Mather came towards him tray in hand, nodded ingratiatingly, said good morning, with any encouragement would have sat down at the same table, but he froze him by staring past him. The weak eyes lifted away, the tray swerved in its anxious course, the cautious footsteps moved away forward in the long room, toward the window. The kind of despicable herd-member who was always on the lookout for some one to sit beside, some one to join and confide in. In a moment he would look round to make sure whether Ammen had really recognized him, unwilling to believe that his coldness could have been intentional. He would do this obliquely and with a little cough. And then lower his head tenderly over his hurt little breakfast.

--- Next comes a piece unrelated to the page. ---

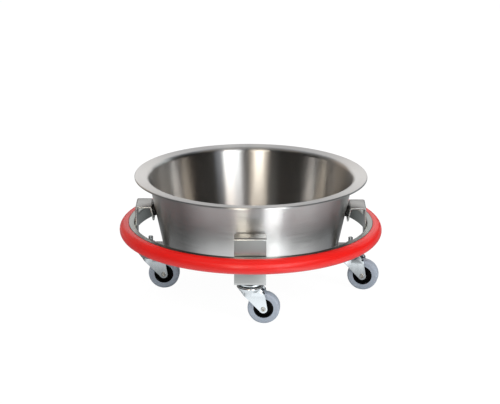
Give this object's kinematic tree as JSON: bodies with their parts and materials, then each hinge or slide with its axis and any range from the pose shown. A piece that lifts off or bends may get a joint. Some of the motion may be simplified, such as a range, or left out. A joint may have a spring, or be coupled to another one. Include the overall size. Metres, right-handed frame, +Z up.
{
  "type": "surgical kick bucket",
  "caption": "Shallow stainless bowl with a wide rim, held by hooked straps inside a ring frame with a rubber bumper, rolling on swivel casters.",
  "frame": {"origin": "on the floor under the centre of the bowl", "axes": "+Z up, -Y the front, +X to the right"},
  "size_m": [0.4311, 0.4312, 0.1948],
  "materials": {
    "bucket_steel": "spun and brushed round the axis",
    "frame_steel": "satin",
    "bumper_rubber": "smooth, semi-gloss",
    "pad_rubber": "matt",
    "zinc_steel": "bright zinc plate",
    "rivet_steel": "bright, dimpled ends",
    "ball_steel": "polished",
    "hub_plastic": "moulded",
    "tyre_rubber": "smooth, matt",
    "weld_steel": "as welded, ground"
  },
  "bodies": {
    "frame": {"ring_channel": "frame_steel", "bumper": "bumper_rubber", "stem_nuts": "zinc_steel", "stem_washers": "zinc_steel", "strap_front": "frame_steel", "welds_front": "weld_steel", "pad_front": "pad_rubber", "stem_front": "zinc_steel", "race_cup_front": "zinc_steel", "race_balls_front": "ball_steel", "race_plate_front": "zinc_steel", "strap_right": "frame_steel", "welds_right": "weld_steel", "pad_right": "pad_rubber", "stem_right": "zinc_steel", "race_cup_right": "zinc_steel", "race_balls_right": "ball_steel", "race_plate_right": "zinc_steel", "strap_back": "frame_steel", "welds_back": "weld_steel", "pad_back": "pad_rubber", "stem_back": "zinc_steel", "race_cup_back": "zinc_steel", "race_balls_back": "ball_steel", "race_plate_back": "zinc_steel", "strap_left": "frame_steel", "welds_left": "weld_steel", "pad_left": "pad_rubber", "stem_left": "zinc_steel", "race_cup_left": "zinc_steel", "race_balls_left": "ball_steel", "race_plate_left": "zinc_steel"},
    "bucket": {"bucket": "bucket_steel"},
    "swivel_front": {"fork_front": "zinc_steel", "axle_front": "rivet_steel", "bush_front": "zinc_steel"},
    "wheel_front": {"hub_front": "hub_plastic", "tyre_front": "tyre_rubber"},
    "swivel_right": {"fork_right": "zinc_steel", "axle_right": "rivet_steel", "bush_right": "zinc_steel"},
    "wheel_right": {"hub_right": "hub_plastic", "tyre_right": "tyre_rubber"},
    "swivel_back": {"fork_back": "zinc_steel", "axle_back": "rivet_steel", "bush_back": "zinc_steel"},
    "wheel_back": {"hub_back": "hub_plastic", "tyre_back": "tyre_rubber"},
    "swivel_left": {"fork_left": "zinc_steel", "axle_left": "rivet_steel", "bush_left": "zinc_steel"},
    "wheel_left": {"hub_left": "hub_plastic", "tyre_left": "tyre_rubber"}
  },
  "joints": [
    {"name": "bucket_lift", "type": "slide", "parent": "frame", "child": "bucket", "axis": [0, 0, 1], "range_m": [0, 0.12]},
    {"name": "swivel_front_turn", "type": "hinge", "parent": "frame", "child": "swivel_front", "pos_m": [0, -0.1649, 0.0616], "axis": [0, 0, 1], "continuous": true},
    {"name": "wheel_front_roll", "type": "hinge", "parent": "swivel_front", "child": "wheel_front", "pos_m": [0.02192, -0.16682, 0.0254], "axis": [-0.0872, -0.9962, 0], "continuous": true},
    {"name": "swivel_right_turn", "type": "hinge", "parent": "frame", "child": "swivel_right", "pos_m": [0.1649, 0, 0.0616], "axis": [0, 0, 1], "continuous": true},
    {"name": "wheel_right_roll", "type": "hinge", "parent": "swivel_right", "child": "wheel_right", "pos_m": [0.1865, -0.0042, 0.0254], "axis": [-0.1908, -0.9816, 0], "continuous": true},
    {"name": "swivel_back_turn", "type": "hinge", "parent": "frame", "child": "swivel_back", "pos_m": [0, 0.1649, 0.0616], "axis": [0, 0, 1], "continuous": true},
    {"name": "wheel_back_roll", "type": "hinge", "parent": "swivel_back", "child": "wheel_back", "pos_m": [0.02195, 0.16643, 0.0254], "axis": [0.0698, -0.9976, 0], "continuous": true},
    {"name": "swivel_left_turn", "type": "hinge", "parent": "frame", "child": "swivel_left", "pos_m": [-0.1649, 0, 0.0616], "axis": [0, 0, 1], "continuous": true},
    {"name": "wheel_left_roll", "type": "hinge", "parent": "swivel_left", "child": "wheel_left", "pos_m": [-0.14293, -0.00115, 0.0254], "axis": [-0.0523, -0.9986, 0], "continuous": true}
  ]
}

No, certainly not an acquaintance, and certainly not Mather, but just the same to consider Mather was useful, for it served to make clearer the essential principles, moral or esthetic, on which the final decision must be made. To look at Mather was to pity him and despise him — or at any rate to want to pity or despise him — he was despicable and pitiful, or pitiable: to remain completely indifferent to him was impossible. And that, of course — and he slapped both hands on the table and laughed — was exactly the point. The stranger must be someone to whom one could be completely indifferent. He must be neither attractive nor unattractive, not to be loved or pitied, nor hated or feared, some one whose strangeness and anonymity (in the sense that one knew nothing about him and felt nothing) was pure. The face must be quite ordinary, just a face, the bearing and gait must be neither offensive nor enviable, the clothes of a sort of universal characterlessness. In short, it must be simply “a man.” A mere lay figure, or drawing of a man, such as you saw in a newspaper advertisement of ready-made suits for sixteen dollars and fifty cents.